Electron mobility variations in surface-charged indium tin oxide thin films

Abstract

A large variation in electrical resistance induced by an electrochemical surface charge is observed for the ultrathin films of indium tin oxide (ITO). A decrease and increase in resistance is noticed when the negative and positive surface charge is applied to the ITO thin films, respectively. An increase in total effect-size is obtained with a decrease in film thickness. Two contributions are considered to account for the measured effect: the variation in the carrier density and the modification of the charge carrier mobility. The first contribution, which is estimated from the Hall-effect measurements and applied surface charge density, can explain only a small fraction of the observed variation in electronic transport. The correlation of the other contribution (i.e., a variation in the electron mobility) with the film morphology and the local electronic states is examined by scanning tunneling microscopy and spectroscopy studies.

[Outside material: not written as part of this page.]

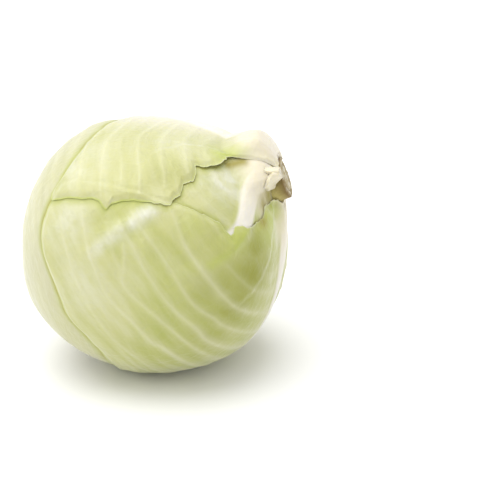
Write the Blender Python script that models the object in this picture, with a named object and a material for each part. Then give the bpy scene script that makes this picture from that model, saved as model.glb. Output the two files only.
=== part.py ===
"""A white cabbage head lying on its side with its cut stem tipped up.

The head is a dense heart of inner leaves with a stump on its base. Five wrapper leaves grow from
the stump and lie over the heart and over each other, and two petioles are left where leaves broke off.

Metres, +Z up. The origin is the middle of the flat spot that the head lies on. The stem points to
+X and up. A place on the head is given as two angles in degrees: theta, the angle from the stem, and
psi, the angle round the stem, from 0 on top of the head, through 90 at its -Y side, to 180 underneath.
"""

import math

import bpy
import numpy as np
from mathutils import Vector, geometry

MM = 0.001

# The heart: a slightly square ellipsoid, by its reach along -X, -Y and -Z and along +X, +Y and +Z
HEART_LOW = np.array([86.6, 82.5, 80.2]) * MM
HEART_HIGH = np.array([83.4, 82.5, 76.4]) * MM
SQUARENESS = 2.3

# The crown and a shoulder behind it stand up a little, and the far side is a little lower: how much in
# mm, the place of the middle, and the spread in degrees
RISES = (
    (3.2, (94.0, -1.0), 25.0),
    (2.8, (87.0, -18.0), 11.0),
    (-1.5, (156.0, 127.0), 12.0),
)

# The flat spot that the head lies on
FLAT_DEPTH = 1.9 * MM
FLAT_RADIUS = 15.0 * MM
FLAT_PRESS = 0.08 * MM
FLAT_RINGS = ((0.0, 1), (0.55, 6), (1.0, 12))

# The stem: its tilt above level, the seat of the stump on the heart, the slanting knife cut, and the
# angles from the stem at which the stump ends and the leaves begin
STEM_TILT = math.radians(29.0)
SEAT_HEIGHT = 84.5 * MM
CUT_HEIGHT = 96.5 * MM
CUT_SLANT = math.radians(10.0)
STUMP_ANGLE = math.radians(7.6)
LEAF_BASE_ANGLE = math.radians(8.5)
STUMP_SIDES = 32
STUMP_RINGS = (0.45, 0.8, 1.0)

# The stump isn't quite round: how many waves it has round it, their strength, and their phase
STUMP_WAVES = ((3, 0.035, 0.6), (5, -0.03, 0.0))

# A flat cut is followed only where its slant to the ray from the head's middle has at least this cosine
LEAST_COSINE = 0.2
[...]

Scanning tunneling spectra suggest that a local variation in charge carrier density exists on the grain surfaces and at the grain boundaries. Upon electrochemical surface charging, this local variation in density of states should result in an increase in the electronic roughness of the surface and a deeper penetration of the applied electric field at the grain boundaries. Thus, it is considered that a pronounced surface and grain boundary scattering of the conducting electrons is responsible for the large (electric) field effect observed in highly conducting oxides such as ITO.